Group: alt.education
From: cary@afone.as.arizona.edu (Cary Kittrell)
Date: Monday, October 08, 2007 10:53 AM
Subject: Re: Duke: the Inquisition was merely a "correction"

In article < @ > @ writes:
> On Oct 4, 7:34 pm, c...@ (Cary Kittrell) wrote:
> > duke
> >
> >
> >
> > > On Thu, 4 Oct 2007 16:20:29 +0000 (UTC), c...@ (Cary
> > > Kittrell) wrote:
> >
> > > >> >Killing people because of their religious beliefs
> > > >> >is a "correction"?
> > > >> Hey, this was medieval Europe 1000 years ago.
> >
> > > >And this makes it not so bad?
> >
> > > Different culture. You know those Europeans.
> >
> > Why lookie there: Duke has become a moral relativist;
> > it wasn't a sin if they didn't think it was a sin.
> >
> >
> >
> > > >I seem to recall in that book you really should
> > > >read sometime that murder was forbidden murder some 2500
> > > >years ago.
> >
> > > Murder is forbidden. Capital punishment is not murder.
> >
> > We're not talking about "capital punishment", we're talking
> > about slaughtering thousands because they refuse to
> > adopt your take on religion. That's murder.
> >
>
> Just a note -- if heresy is a capital offense, then executing heretics
> technically isn't murder.
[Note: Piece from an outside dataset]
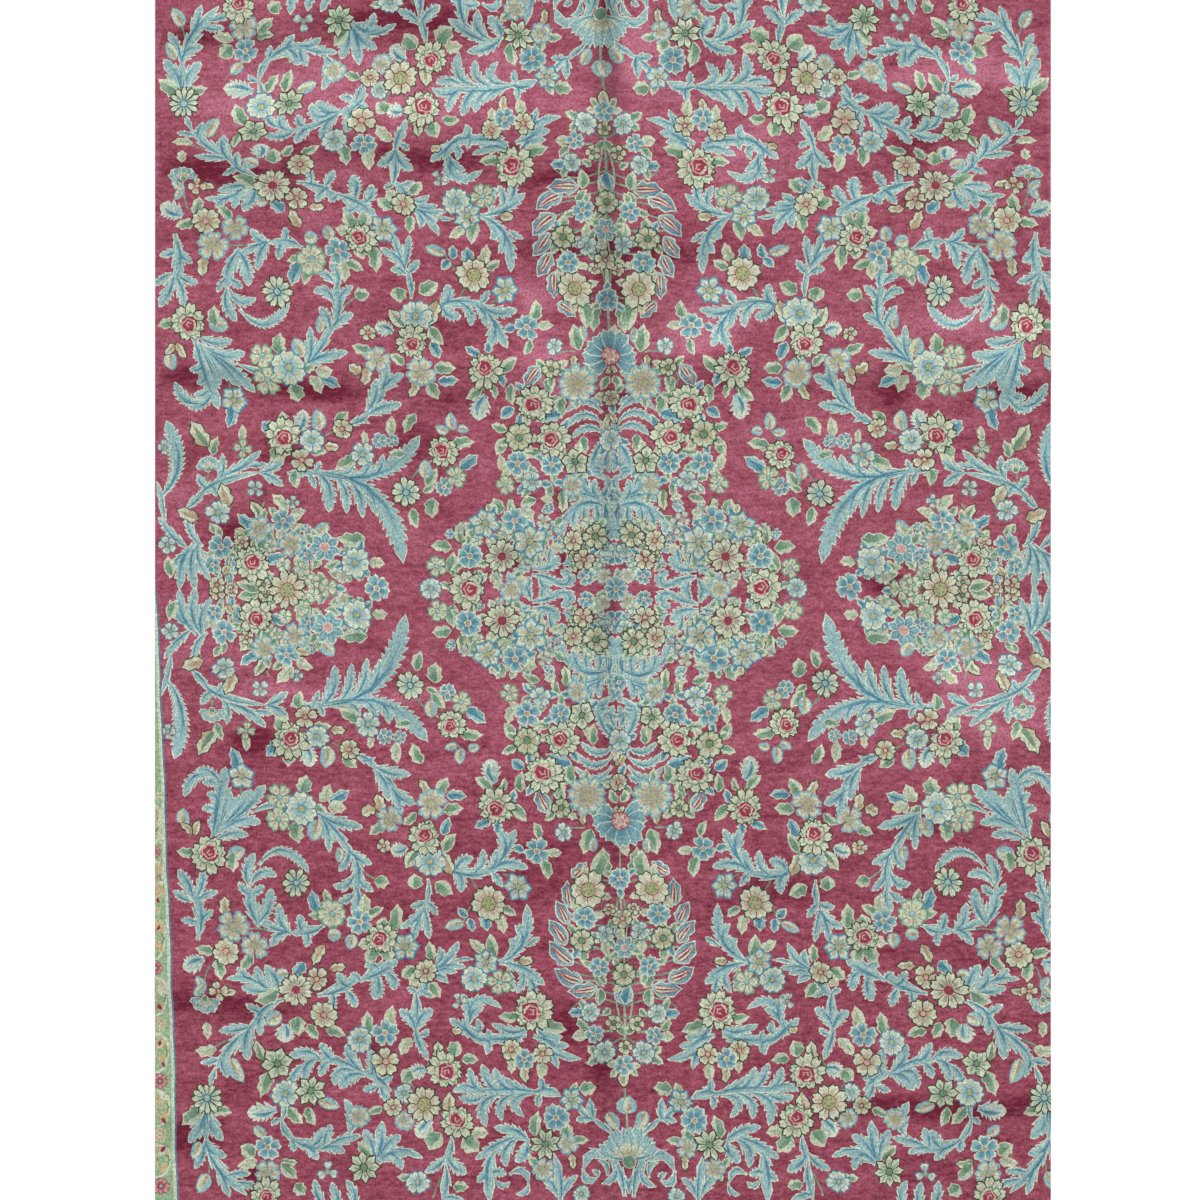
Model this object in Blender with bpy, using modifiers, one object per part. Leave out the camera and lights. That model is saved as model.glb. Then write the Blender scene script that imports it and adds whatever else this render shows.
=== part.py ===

It is indeed merely capital punishment,
> even if we don't like it.

And that's the exact point Dookie's been trying to hide behind
throughout all this: trying to hide behind law, although I've
been asking him about morality instead.

Or to put it another way: if Lebanon were to pass a law tomorrow
requiring that all non-Muslims convert immedieately or be
put to death, then the resulting slaughter of Christians
would be legal ... and monstrously immoral.